Exactly and only the lines from the one with "Model this object" through the end of the listing are to be transcribed, both ends included.

══ Supplied material ══

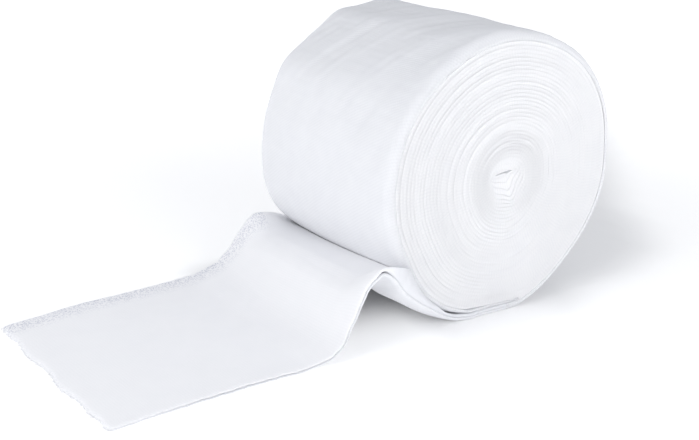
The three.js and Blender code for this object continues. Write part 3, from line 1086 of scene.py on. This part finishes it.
    def plies(self) -> tuple[Sheet, Sheet]:
        """Returns the upper and the lower ply."""
        along = np.linspace(0.0, 1.0, self.steps_along)
        front, front_way, front_rest = self.selvedge(self.front, along)
        back, back_way, back_rest = self.selvedge(self.back, along)
        edge = np.array(self.edge_steps)
        t = np.concatenate([edge, np.linspace(edge[-1], 1 - edge[-1], self.steps_across)[1:-1], 1 - edge[::-1]])
        width = np.linalg.norm(back - front, axis=1)[:, None]
        steps = np.linalg.norm(np.diff(mix(front, back, 0.5), axis=0), axis=1)
        length = np.concatenate([[0.0], np.cumsum(steps)])
        u = np.broadcast_to(length[:, None], (len(length), len(t)))
        v, from_back, from_cut = width * t, width * (1 - t), length[-1] - u
        row = along[:, None] * (len(self.front) - 1)
        middle = mix(front[:, None], back[:, None], t[None, :, None])
        sunk = ease(0.0, self.sag_sides[0], t) * ease(1.0, self.sag_sides[1], t)
        middle[..., 2] -= self.sag * sunk * bell(row - self.crest_row, self.crest_rows)
        way = mix(front_way[:, None], back_way[:, None], t[None, :, None])
        normal = np.cross((back - front)[:, None], way)
        normal /= np.linalg.norm(normal, axis=-1, keepdims=True)
        thick = mix(front_rest[:, :1], back_rest[:, :1], t)
        curl = front_rest[:, 1:] * np.maximum(0, 1 - t / self.curl_share) ** 2
        curl = curl + back_rest[:, 1:] * np.maximum(0, 1 - (1 - t) / self.curl_share) ** 2
        # The plies part at the front selvedge, near the crest.
        gap = self.between_plies + self.parted * bell(row - self.parted_row, 0.4) * np.exp(-t / 0.05)
        shrink = rounded(np.minimum(np.minimum(v, from_back), np.where(row > 1, from_cut, 99)), self.edge_radius)
        shrink = shrink * ((thick - gap) / 2) * 0.46
        outer, inner = thick / 2 - shrink, gap / 2 + 0.4 * shrink * ease(0.6, 2.5, row)
        # Each selvedge wavers, and the cut end bulges in scallops with small nicks.
        scallops = sum(s.out * bell(t - s.across, s.spread) for s in self.scallops)
        out = (scallops + crinkled(self.nicks, v[-1], 0 * t)) * ease(self.scallop_reach, 0.0, from_cut)
        near = ease(self.waver_reach, 0.0, v) - ease(self.waver_reach, 0.0, from_back)
        sideways = crinkled(self.wavers, u, v) * ease(0.3, 2.0, row) * near
        openness = ease(*self.open_mm, from_back) * ease(*self.open_rows, row)
        openness = openness * (0.75 + 0.25 * cloth_noise(u, v, (6.0, 3.0), 48))
        openness = np.maximum(openness, self.cut_openness * ease(2.5, 0.0, from_cut))
        lift, lying = crinkled(self.ripples, u, v), ease(*self.lying_rows, row)
        sheets = []
        for upper, sides in ((True, (outer, inner)), (False, (-inner, -outer))):
            grids = []
            for away in sides:
                points = middle + normal * (away + curl)[..., None]
                points[..., 0] -= out
                points[..., 1] += sideways
                # Cloth on the table rests on it, and ripples a little.
                rest = self.resting_height + thick / 2 + away + np.maximum(lift + 0.1, 0.0) * upper
                height = mix(points[..., 2], rest, lying) + lift * (1 - lying) * upper * ease(*self.ripple_rows, row)
                points[..., 2] = np.maximum(height, 0.0)
                grids.append(points)
            if upper:
                grids[0] = self.against_roll(grids[0], row, u)
            sheets.append(Sheet(*grids, u, v, openness))
        return sheets[0], sheets[1]

    def against_roll(self, points: Array, row: Array, u: Array) -> Array:
        """Lays the top of the rising cloth against the roll, up to the line where it turns out to the crest.

        Args:
            points: Points of the upper side.
            row: The row of the selvedge that each section belongs to.
            u: The way along the cloth.

        Returns:
            The points, moved where the cloth climbs beside the roll.
        """
        form = self.form
        first, leave, crest = (int(np.argmax(row[:, 0] > at)) for at in self.climb_rows)
        x, y, z = (points[..., k] for k in range(3))
        angle = np.degrees(np.arctan2(z - form.axis_height, x)) % 360.0
        below_axis = (form.axis_height - self.contact_height(y[leave])) / form.radius
        low, high = angle[leave], 180.0 + np.degrees(np.arcsin(below_axis))
        reach = np.radians(low - high) * form.radius
        meets = self.on_roll(high, y[leave])
        top = points[crest][:, [0, 2]]
        bend = np.stack([mix(meets[:, 0], top[:, 0], self.shelf_bend), top[:, 1]], -1)
        shelf = np.linalg.norm(top - meets, axis=1)
        moved = points.copy()
        for k in range(first, crest):
            if k < leave:
                share = ease(u[first, 0], u[leave, 0], u[k, 0])
                moved[k][:, [0, 2]] = mix(points[k][:, [0, 2]], self.on_roll(angle[k], y[k]), share)
                continue
            way = (u[k, 0] - u[leave, 0]) / (u[crest, 0] - u[leave, 0]) * (reach + shelf)
            on_arc = self.on_roll(low - (low - high) * np.minimum(way / reach, 1.0), y[leave])
            t = np.maximum(way - reach, 0.0) / shelf
            on_shelf = ((1 - t) ** 2)[:, None] * meets + (2 * t * (1 - t))[:, None] * bend + (t**2)[:, None] * top
            moved[k][:, [0, 2]] = np.where((way < reach)[:, None], on_arc, on_shelf)
        return moved

    def contact_height(self, y: Array) -> Array:
        """Returns how high the cloth lies against the roll.

        Args:
            y: Places along the axis.

        Returns:
            The heights above the table.
        """
        return self.contact[0] + self.contact[1] * y

    def on_roll(self, angle: Array, y: Array) -> Array:
        """Returns points just outside the roll.

        Args:
            angle: Degrees about the roll's axis.
            y: Places along the axis.

        Returns:
            The points' x and z.
        """
        form = self.form
        turn = (angle - form.take_off_angle) % 360.0 / 360.0
        side = form.surface(turn, y)
        radius = np.hypot(side[..., 0], side[..., 2] - form.axis_height) + self.barrel_clearance
        from_end = form.cloth_width / 2 - np.minimum(np.abs(y), form.cloth_width / 2)
        radius = radius - form.droop(from_end) * form.rim_bend(turn)
        way = np.radians(angle)
        return np.stack([radius * np.cos(way), form.axis_height + radius * np.sin(way)], -1)

    def fraying(self) -> Tree:
        """Builds the node tree that sets short bent threads along a line."""
        sockets = ("Cut", "Geometry"), ("Count", "Int"), ("Length", "Float"), ("Radius", "Float"), ("Seed", "Int")
        tree = started_group("Frayed threads", (*sockets, ("Gauze", "Material")))
        given = add_node(tree, "NodeGroupInput").outputs
        cut = add_node(tree, "GeometryNodeMeshToCurve", {"Mesh": given["Cut"]}).outputs["Curve"]
        links = {"Curve": cut, "Count": given["Count"]}
        spots = add_node(tree, "GeometryNodeCurveToPoints", links, mode="COUNT").outputs["Points"]
        bend, half, root = (calculated(tree, "MULTIPLY", given["Length"], share) for share in (0.35, 0.55, -0.35))
        start, middle, end = (
            add_node(tree, "ShaderNodeCombineXYZ", place).outputs[0]
            for place in ({"X": root}, {"X": half, "Y": bend}, {"X": given["Length"]})
        )
        links = {"Resolution": 5, "Start": start, "Middle": middle, "End": end}
        thread = add_node(tree, "GeometryNodeCurveQuadraticBezier", links).outputs["Curve"]
        links = {"Resolution": 4, "Radius": given["Radius"]}
        ring = add_node(tree, "GeometryNodeCurvePrimitiveCircle", links).outputs["Curve"]
        links = {"Curve": thread, "Profile Curve": ring, "Fill Caps": True}
        yarn = add_node(tree, "GeometryNodeCurveToMesh", links).outputs["Mesh"]

        def drawn(shift: int, low: Any, high: Any) -> Any:
            """Returns a random vector or number for each thread."""
            first, result, kind = (0, 0, "FLOAT_VECTOR") if isinstance(low, tuple) else (2, 1, "FLOAT")
            links = {first: low, first + 1: high, "Seed": calculated(tree, "ADD", given["Seed"], shift)}
            return add_node(tree, "FunctionNodeRandomValue", links, data_type=kind).outputs[result]

        out = add_node(tree, "GeometryNodeInputNamedAttribute", {"Name": "out"}, data_type="FLOAT_VECTOR").outputs[0]
        links = {0: out, 1: drawn(1, *self.thread_aims)}
        way = add_node(tree, "ShaderNodeVectorMath", links, operation="ADD").outputs[0]
        aimed = add_node(tree, "FunctionNodeAlignRotationToVector", {"Vector": way}, axis="X").outputs["Rotation"]
        links = {"Rotation": aimed, "Rotate By": drawn(2, *self.thread_rolls)}
        rolled = add_node(tree, "FunctionNodeRotateRotation", links, rotation_space="LOCAL").outputs["Rotation"]
        links = {"Points": spots, "Instance": yarn, "Rotation": rolled, "Scale": drawn(3, 0.35, 1.25)}
        placed = add_node(tree, "GeometryNodeInstanceOnPoints", links).outputs["Instances"]
        links = {"Instances": placed, "Translation": drawn(4, *self.thread_shifts), "Local Space": False}
        moved = add_node(tree, "GeometryNodeTranslateInstances", links).outputs["Instances"]
        end_group(tree, moved, given["Gauze"])
        return tree

    def build(self) -> list[bpy.types.Object]:
        """Builds the two plies and the frayed threads."""
        upper, lower = self.plies()
        pieces = []
        for name, sheet, finish, under in (
            ("lower_ply", lower, self.under_painted_shade_finish, []),
            ("upper_ply", upper, self.finish, ["lower_ply"]),
        ):
            piece = add_piece(name, sheet_mesh(name, sheet), finish.make(), "loose_end")
            pieces.append(piece)
        pieces.append(self.frayed(upper, lower))
        return pieces

    def frayed(self, upper: Sheet, lower: Sheet) -> bpy.types.Object:
        """Builds the threads along the cut end.

        Args:
            upper: The upper ply.
            lower: The lower ply.

        Returns:
            The piece.
        """
        cut = (upper.lower[-1] + lower.upper[-1]) / 2
        cut[:, 2] = np.maximum(cut[:, 2], 0.35)
        out = np.tile([-1.0, 0.0, 0.0], (len(cut), 1))
        line = line_object("cut_line", cut * MM, False, {"out": out})
        yarn = self.thread_finish.make()
        sizes = {"Length": self.thread_length * MM, "Radius": self.thread_radius * MM}
        mesh = grown(line, self.fraying(), {"Count": self.thread_count, **sizes, "Seed": 7, "Gauze": yarn})
        mesh.uv_layers.new(name=CLOTH_MAP)
        mesh.attributes.new(OPENNESS, "FLOAT", "POINT")
        return add_piece("frayed_threads", mesh, yarn, "loose_end")


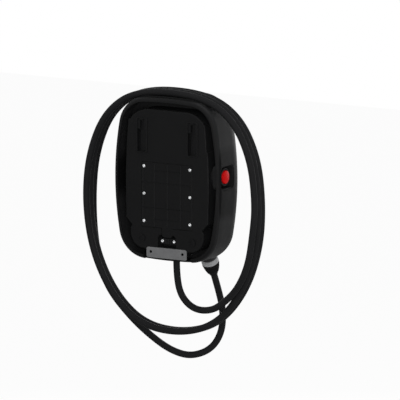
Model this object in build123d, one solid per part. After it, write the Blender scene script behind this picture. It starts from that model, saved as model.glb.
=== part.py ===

═══

■ **Correct output**
Model this object in build123d, one solid per part. After it, write the Blender scene script behind this picture. It starts from that model, saved as model.glb.
=== part.py ===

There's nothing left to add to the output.